Die Highlights des Autoren an diesem feuchtfröhlichen Freitag: Der Low-Fi Singer/Songwriter Daniel Johnston, mit Band und all seinen Hits; Grizzly Bear, die mit ihren ruhigen, verschachtelten Sounds auf einer Festivalbühne leider nicht ganz ihren Platten gerecht werden konnten; Four Tet und Blur; und zu guter Letzt die beiden Engländer von Fuck Buttons, die mit ihrem Eletro-Noise alle, die noch wach waren, in Trance versetzt haben.
Superber Samstag:
Der Samstag bietet wieder ein volles Programm: Dinosaur Jr. starten früh und liefern gekonnt ab. Sogar ein Schnabeltier und eine Ratte sollen mehrmals im Publikum erblickt worden sein, offenbar große Fans der Indie-Kultband um J. Mascis. Explosions in The Sky und White Fence, leider eine der wenigen persönlichen Überschneidungen im Timetable, überzeugen ebenfalls. Letztere, als vielleicht noch Geheimtipp, sind wärmstens zu empfehlen. Für viele ein Highlight des Abends: Der Auftritt von My Bloody Valentine. Ihr aktuelles Album M B V ist die erste LP, seit sie mit ihrem Album Loveless 1991 für großes Aufsehen in der Indiependent-Szene gesorgt haben. Der Auftritt ist laut, es lassen sich in dem Feedback-Gitarrensound aber die einzelnen Songs erkennen, was auf einem My Bloody Valentine-Konzert nicht zwangsläufig der Fall sein muss. Als letzte Gitarrenband des Festivals freut man sich um halb Vier am Morgen auf die kanadische Punkband Fucked Up, die allerdings eine Stunde früher spielen und aufgrund mittelmäßiger Informationspolitik zumindest zwei enttäuschte Gesichter zurücklassen.
Wo ist der Fado?
Pitchfork stellte unlängst in seinem Review zum Primavera Sound in Barcelona die Frage, ob es sich bei dem Festival um ein spanisches Festival handelt, oder um eines, das nur in Spanien stattfindet.
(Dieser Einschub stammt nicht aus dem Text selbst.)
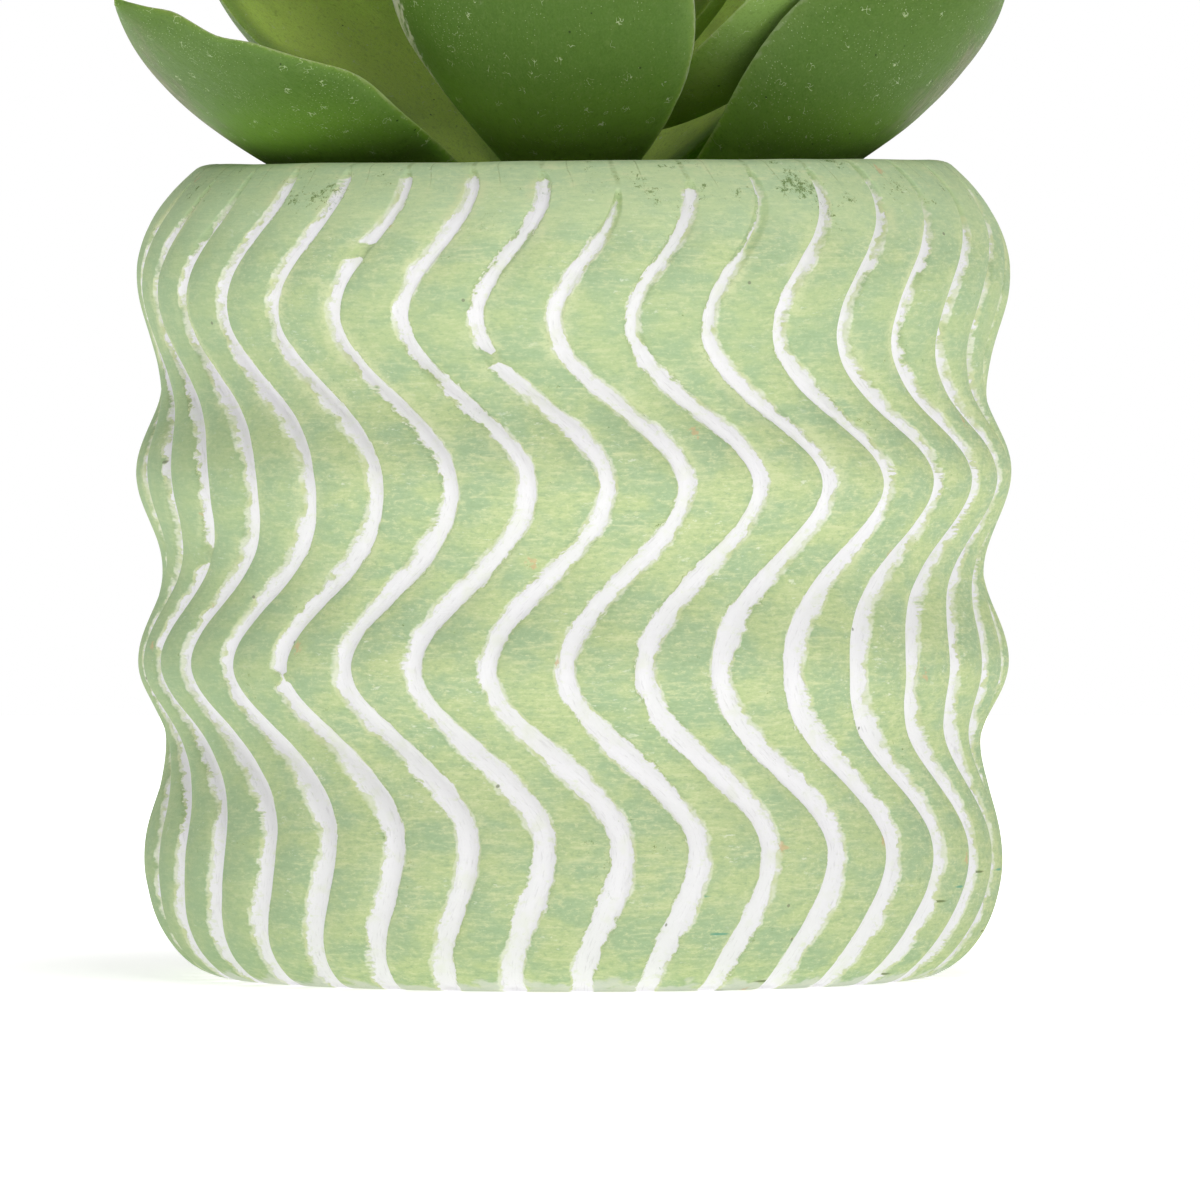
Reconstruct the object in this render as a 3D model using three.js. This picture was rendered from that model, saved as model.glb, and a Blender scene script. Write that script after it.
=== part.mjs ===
// A small haworthia-like rosette in a round pot with a wavy, grooved wall.
// Millimetres, +Z up. The origin is the centre of the pot's flat foot.
import * as THREE from "three";

// Driving dimensions.
const GAP = 0.3; // between pieces that rest against each other
const TURN = 2 * Math.PI;

// Pot: four soft bulges one above another, under a rounded shoulder.
const POT_HEIGHT = 83.6;
const FOOT_RADIUS = 35.7;
const CORNER_HEIGHT = 12.3; // of the rounded bottom corner, nearly a quarter ellipse
const CORNER_ROWS = [0, 0.7, 2, 4.2, 7.6, 10.9]; // heights of its rows of faces
const RIM_RADIUS = 38.0;
const SHOULDER_HEIGHT = 12.1; // from the rim down to the top bulge
const SHOULDER_ROWS = [71.2, 75, 78, 80.2, 81.8, 83];
const BULGES = [
  { z: 12.3, r: 44.2 },
  { z: 23.7, r: 41.9 },
  { z: 32.3, r: 44.7 },
  { z: 41.7, r: 42.2 },
  { z: 51.5, r: 45.0 },
  { z: 60.1, r: 42.4 },
  { z: 71.5, r: 44.8 },
];
const MOUTH_RADIUS = 33.8;
const FLOOR_RADIUS = 31.0;
const FLOOR_THICKNESS = 8;
const LIP_ROUND = 1.0;

// Grooves: a wavy line that swings from side to side between turning points.
const GROOVES = 35;
const GROOVE_DEPTH = 0.95;
const GROOVE_WIDTH = 2.5; // across the groove, from lip to lip
const GROOVE_FLOOR = 0.55; // the floor's share of that width
const GROOVE_TURNS = [
  { z: 0, swing: 1.2 },
  { z: 14.3, swing: 6.6 },
  { z: 32.4, swing: -11.1 },
  { z: 50.5, swing: 4.6 },
  { z: 67.0, swing: -12.6 },
  { z: 83.6, swing: -3.0 },
]; // swing in degrees round the pot
const GROOVE_TOP = 81.2; // the grooves fade out here, below the rim
const GROOVE_FADE = 2.6;
const FOOT_FADE = 0.8; // the grooves run out just above the flat foot
const ROWS_PER_TURN = 5; // rows of faces from one turning point to the next

// Filling and stem.
const SOIL_TOP = 72.6;
const SOIL_RELIEF = 0.7;
const SOIL_SIDES = 40;
const SOIL_RINGS = [31.2, 26, 20, 14, 9]; // radii of the rings on its uneven top
const STEM_RADIUS = 4.6;
const STEM_FOOT = 52;
const STEM_SHOULDER = 95.2;
const STEM_NECK_RADIUS = 2.1;
const STEM_NECK = 98.6;
const STEM_TOP = 104.2;
const STEM_BEVEL = 0.6;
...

Dieselbe Frage stellt man sich in Portugal auch, nicht zuletzt, da das Booking, wenn auch in abgespeckter Form, dasselbe wie in Barcelona ist. Und tatsächlich vermittelt auch in Porto nur der große Anteil einheimischer Besucher den Eindruck, man befände sich auf einem portugiesisches Festival – und natürlich der beliebte Portwein-Stand auf dem Festivalgelände – in Porto ist man sehr stolz auf das Nationalgetränk.
Tipps:
– Badehose einpacken – auch wenn man sie nie brauchen wird!
– Den Süden nicht überschätzen – auch im Juni wird es dort nachts kalt!
– Sich im Supermarkt die Zeit für einen Espresso und ein Pastéis de Nat nehmen!
– Sich vor ‘Nail on Plate’ (oder wie der Portugiese sagt: Prego no Prato) hüten!